Another approach is to serve up one version of the website, using separate style instructions to suit the screen size. This takes more time to execute but is made easier with the evolution of better style rules.

At first, the advantages and disadvantages of each approach were a hot topic. Facebook, as an example, initially chose the m-dot approach before moving to a responsive design.

“Responsive design is Google’s recommended design pattern,” Mobile SEO Overview, Google Developers’ blog.

Google tells the web design community that a mobile-responsive design is the approach they favour (it’s our preferred design approach, too) and the one that works best for search engines. Today, the separate-site approach (whether m-dot or sub-directory) faces some significant disadvantages.

Firstly, you have to maintain two different versions of your website. Secondly, you need to ensure that both versions are appropriately optimised for SEO. Thirdly, separate mobile sites often have less text content and simpler navigation than fuller desktop versions, harming your SEO efforts. Finally, search engines have to identify and separately index the different versions of your site. This costs them money in crawling and indexing.

Enter mobile-first indexing…

Google mobile-first indexing

Almost three years on from reporting that mobile search had started to outnumber desktop, and after 18 months in development, Google announced in late March 2018 that they were rolling out mobile-first indexing.

With the mobile-first index, Google said it would “use the mobile version of the page for indexing and ranking, to better help our – primarily mobile – users find what they’re looking for”.

Simply put, Google aims to crawl your website as it appears on a mobile device and use this information to rank your site across all devices, including desktop.

The mobile version of your website will be seen as the primary version, and this has implications for those websites whose mobile and desktop versions are different.

Google gave the following advice for separate-site (m-dot or sub-directory) websites needing to prepare for mobile-first indexing:

“Your mobile site should contain the same content as your desktop site. If your mobile site has less content than your desktop site, you should consider updating your mobile site so that its primary content is equivalent with your desktop site. This includes text, images (with alt-attributes), and videos – in the usual crawlable and indexable formats. Metadata should be present on both versions of the site. Make sure that titles and meta descriptions are equivalent across both versions of your site.”

This has implications for websites which serve the mobile version at a separate address (m-dot or subdirectory). Separate mobile sites can often have a simpler navigation (with fewer pages receiving site-wide links). Different (and possibly slimline) content may cover topics in less depth.

Google may use this less SEO-friendly content to assess where you should rank. If your site is not mobile-friendly, it could impact negatively on your rankings, while competitors with a better mobile experience might get a boost.

Enabling mobile-first indexing

You cannot actually tell Google to treat your website as mobile-first. Rather, Google tells us they will move sites to mobile-first indexing when they are ready.

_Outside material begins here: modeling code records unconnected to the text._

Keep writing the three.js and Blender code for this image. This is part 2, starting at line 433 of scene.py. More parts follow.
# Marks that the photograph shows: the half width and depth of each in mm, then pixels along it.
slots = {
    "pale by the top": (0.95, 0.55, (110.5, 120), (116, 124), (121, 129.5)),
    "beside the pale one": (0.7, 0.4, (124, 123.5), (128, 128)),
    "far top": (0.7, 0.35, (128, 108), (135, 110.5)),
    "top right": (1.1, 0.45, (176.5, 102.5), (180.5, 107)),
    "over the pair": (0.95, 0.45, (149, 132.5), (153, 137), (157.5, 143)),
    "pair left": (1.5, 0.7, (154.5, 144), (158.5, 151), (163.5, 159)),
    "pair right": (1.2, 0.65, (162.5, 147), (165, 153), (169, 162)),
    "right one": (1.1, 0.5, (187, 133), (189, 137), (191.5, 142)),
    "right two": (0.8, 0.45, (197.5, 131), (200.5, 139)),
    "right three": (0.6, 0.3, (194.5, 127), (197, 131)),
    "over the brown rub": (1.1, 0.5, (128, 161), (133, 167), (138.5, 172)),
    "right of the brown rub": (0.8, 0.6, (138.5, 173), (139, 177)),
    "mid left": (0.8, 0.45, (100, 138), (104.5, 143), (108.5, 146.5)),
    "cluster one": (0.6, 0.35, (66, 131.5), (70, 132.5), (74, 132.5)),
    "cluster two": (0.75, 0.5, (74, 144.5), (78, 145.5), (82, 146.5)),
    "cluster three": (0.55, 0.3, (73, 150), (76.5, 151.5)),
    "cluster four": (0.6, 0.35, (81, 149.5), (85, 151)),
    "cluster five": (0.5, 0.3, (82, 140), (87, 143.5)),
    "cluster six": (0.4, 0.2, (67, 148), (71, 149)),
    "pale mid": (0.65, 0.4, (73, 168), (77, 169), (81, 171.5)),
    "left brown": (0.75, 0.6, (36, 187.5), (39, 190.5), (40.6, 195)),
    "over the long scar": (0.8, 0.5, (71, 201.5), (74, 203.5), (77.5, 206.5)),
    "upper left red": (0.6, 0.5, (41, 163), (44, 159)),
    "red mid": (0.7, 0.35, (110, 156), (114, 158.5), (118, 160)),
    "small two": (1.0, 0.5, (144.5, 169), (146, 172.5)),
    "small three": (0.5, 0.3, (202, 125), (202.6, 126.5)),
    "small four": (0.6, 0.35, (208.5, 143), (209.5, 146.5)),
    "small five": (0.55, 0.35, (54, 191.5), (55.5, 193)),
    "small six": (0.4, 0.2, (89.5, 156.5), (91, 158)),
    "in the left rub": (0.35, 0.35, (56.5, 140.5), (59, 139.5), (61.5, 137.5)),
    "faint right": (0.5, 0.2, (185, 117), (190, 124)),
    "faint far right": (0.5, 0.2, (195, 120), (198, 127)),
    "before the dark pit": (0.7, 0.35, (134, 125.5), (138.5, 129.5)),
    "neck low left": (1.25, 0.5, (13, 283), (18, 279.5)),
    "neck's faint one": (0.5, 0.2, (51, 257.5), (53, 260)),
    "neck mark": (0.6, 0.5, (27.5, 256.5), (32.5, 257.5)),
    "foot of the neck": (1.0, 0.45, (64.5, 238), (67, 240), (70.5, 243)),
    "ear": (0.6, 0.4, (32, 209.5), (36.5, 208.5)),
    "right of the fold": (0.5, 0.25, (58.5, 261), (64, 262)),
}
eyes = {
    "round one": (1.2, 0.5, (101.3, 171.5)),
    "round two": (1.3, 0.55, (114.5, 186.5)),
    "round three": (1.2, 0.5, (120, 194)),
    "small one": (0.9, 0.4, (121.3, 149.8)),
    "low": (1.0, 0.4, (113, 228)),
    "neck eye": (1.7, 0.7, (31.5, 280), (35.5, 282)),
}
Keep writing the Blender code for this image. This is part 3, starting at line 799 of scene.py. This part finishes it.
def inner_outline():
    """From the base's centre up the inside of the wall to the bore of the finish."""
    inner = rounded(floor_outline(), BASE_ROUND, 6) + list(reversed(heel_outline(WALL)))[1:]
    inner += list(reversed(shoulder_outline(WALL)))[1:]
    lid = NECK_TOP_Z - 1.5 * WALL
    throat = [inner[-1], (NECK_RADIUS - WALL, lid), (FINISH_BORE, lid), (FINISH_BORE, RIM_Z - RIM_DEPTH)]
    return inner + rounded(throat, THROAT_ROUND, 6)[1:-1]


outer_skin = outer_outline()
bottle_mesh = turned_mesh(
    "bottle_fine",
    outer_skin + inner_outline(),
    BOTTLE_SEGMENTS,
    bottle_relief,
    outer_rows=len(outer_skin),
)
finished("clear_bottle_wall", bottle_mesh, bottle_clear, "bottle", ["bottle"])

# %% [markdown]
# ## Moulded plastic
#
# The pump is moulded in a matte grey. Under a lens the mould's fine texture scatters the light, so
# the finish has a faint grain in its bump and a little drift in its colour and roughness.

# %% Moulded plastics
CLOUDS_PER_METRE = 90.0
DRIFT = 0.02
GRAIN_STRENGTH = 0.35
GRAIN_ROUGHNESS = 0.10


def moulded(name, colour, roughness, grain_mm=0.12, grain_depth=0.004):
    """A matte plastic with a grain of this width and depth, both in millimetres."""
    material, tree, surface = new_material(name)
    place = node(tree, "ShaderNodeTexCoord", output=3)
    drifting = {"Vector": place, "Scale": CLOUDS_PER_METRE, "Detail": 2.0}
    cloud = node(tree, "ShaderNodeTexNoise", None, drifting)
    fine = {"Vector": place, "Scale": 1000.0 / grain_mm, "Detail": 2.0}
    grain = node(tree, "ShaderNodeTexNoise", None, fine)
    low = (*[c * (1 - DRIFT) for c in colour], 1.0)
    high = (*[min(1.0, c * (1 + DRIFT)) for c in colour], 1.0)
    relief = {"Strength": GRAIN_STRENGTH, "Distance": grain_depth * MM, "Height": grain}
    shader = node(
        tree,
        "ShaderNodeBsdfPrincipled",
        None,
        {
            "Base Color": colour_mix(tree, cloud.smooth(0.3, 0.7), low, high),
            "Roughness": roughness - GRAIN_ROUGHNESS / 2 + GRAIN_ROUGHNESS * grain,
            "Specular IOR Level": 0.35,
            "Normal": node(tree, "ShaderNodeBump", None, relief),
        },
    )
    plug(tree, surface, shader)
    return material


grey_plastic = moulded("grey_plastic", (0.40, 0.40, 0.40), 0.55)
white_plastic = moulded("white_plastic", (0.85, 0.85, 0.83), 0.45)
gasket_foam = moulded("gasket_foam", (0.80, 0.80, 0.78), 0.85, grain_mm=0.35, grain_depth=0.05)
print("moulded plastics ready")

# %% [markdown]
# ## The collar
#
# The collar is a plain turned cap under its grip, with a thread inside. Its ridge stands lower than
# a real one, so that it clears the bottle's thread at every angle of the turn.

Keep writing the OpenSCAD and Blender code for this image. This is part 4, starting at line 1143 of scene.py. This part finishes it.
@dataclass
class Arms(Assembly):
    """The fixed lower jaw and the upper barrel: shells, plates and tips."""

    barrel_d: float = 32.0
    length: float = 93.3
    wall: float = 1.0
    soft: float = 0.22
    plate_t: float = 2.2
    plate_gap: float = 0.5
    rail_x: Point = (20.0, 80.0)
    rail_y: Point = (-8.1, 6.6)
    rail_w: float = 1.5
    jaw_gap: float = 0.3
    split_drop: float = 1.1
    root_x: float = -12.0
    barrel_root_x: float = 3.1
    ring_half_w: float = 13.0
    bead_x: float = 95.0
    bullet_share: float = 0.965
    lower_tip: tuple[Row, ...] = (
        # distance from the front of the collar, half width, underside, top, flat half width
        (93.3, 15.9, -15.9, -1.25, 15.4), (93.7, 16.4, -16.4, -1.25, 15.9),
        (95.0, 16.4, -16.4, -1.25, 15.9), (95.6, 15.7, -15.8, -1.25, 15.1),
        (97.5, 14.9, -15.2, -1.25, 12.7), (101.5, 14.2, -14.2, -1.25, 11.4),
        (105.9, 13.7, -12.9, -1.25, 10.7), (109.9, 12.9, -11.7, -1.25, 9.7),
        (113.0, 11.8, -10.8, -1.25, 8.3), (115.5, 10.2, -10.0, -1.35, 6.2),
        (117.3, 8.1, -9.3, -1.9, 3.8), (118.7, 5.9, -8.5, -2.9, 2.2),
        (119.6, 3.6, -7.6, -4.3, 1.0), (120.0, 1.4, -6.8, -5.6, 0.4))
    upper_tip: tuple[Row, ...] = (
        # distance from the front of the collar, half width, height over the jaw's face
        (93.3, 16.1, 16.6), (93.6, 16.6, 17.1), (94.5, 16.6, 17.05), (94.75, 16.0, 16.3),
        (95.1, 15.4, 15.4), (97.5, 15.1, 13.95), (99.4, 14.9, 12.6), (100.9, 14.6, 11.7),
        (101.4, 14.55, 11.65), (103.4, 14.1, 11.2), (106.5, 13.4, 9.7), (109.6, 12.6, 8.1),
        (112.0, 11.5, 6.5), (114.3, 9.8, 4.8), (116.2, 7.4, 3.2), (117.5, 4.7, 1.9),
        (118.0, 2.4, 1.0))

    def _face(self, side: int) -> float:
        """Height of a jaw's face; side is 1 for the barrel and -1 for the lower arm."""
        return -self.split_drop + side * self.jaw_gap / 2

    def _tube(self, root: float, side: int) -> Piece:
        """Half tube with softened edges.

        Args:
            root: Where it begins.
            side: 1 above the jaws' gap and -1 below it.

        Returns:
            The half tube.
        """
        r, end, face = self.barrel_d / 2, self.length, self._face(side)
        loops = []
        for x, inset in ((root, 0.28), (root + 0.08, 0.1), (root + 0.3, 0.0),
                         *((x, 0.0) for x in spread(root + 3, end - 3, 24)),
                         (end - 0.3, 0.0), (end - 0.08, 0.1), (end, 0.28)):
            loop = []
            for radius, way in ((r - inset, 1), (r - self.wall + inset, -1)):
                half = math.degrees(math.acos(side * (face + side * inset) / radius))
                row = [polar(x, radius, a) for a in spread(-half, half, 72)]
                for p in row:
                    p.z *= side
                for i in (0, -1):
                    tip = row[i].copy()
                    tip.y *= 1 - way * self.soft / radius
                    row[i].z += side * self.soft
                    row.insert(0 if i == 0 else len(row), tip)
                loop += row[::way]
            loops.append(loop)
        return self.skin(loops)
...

“We evaluate each site individually on its readiness for mobile-first indexing based on the best practices and transition the site when the site is ready.”

The rollout has been gradual, and is ongoing; at the time of writing many websites are yet to feel the impact. But when Google identifies your desktop and mobile versions are comparable, it should add your site to the mobile-first index.

The easiest way to know if and when your site is moved to mobile-first indexing is via Google Search Console. This is a free dashboard of website performance tools and reports, complimenting Google Analytics. If you have this set up – and you should – you’ll get a message when your site changes to mobile-first indexing.

Once your site is moved across to mobile-first indexing, you’ll probably see nothing different in the short term. But as mobile search rankings become increasingly influenced by this index, and as mobile versions of pages start to get previewed, it will matter more for your organic visibility.


Update 20/12/2018: Google have just announced hitting a major mobile-first milestone. Over 50% of the pages they display in their search results are now crawled and indexed as though from a smartphone. Their mobile-first push rolls on!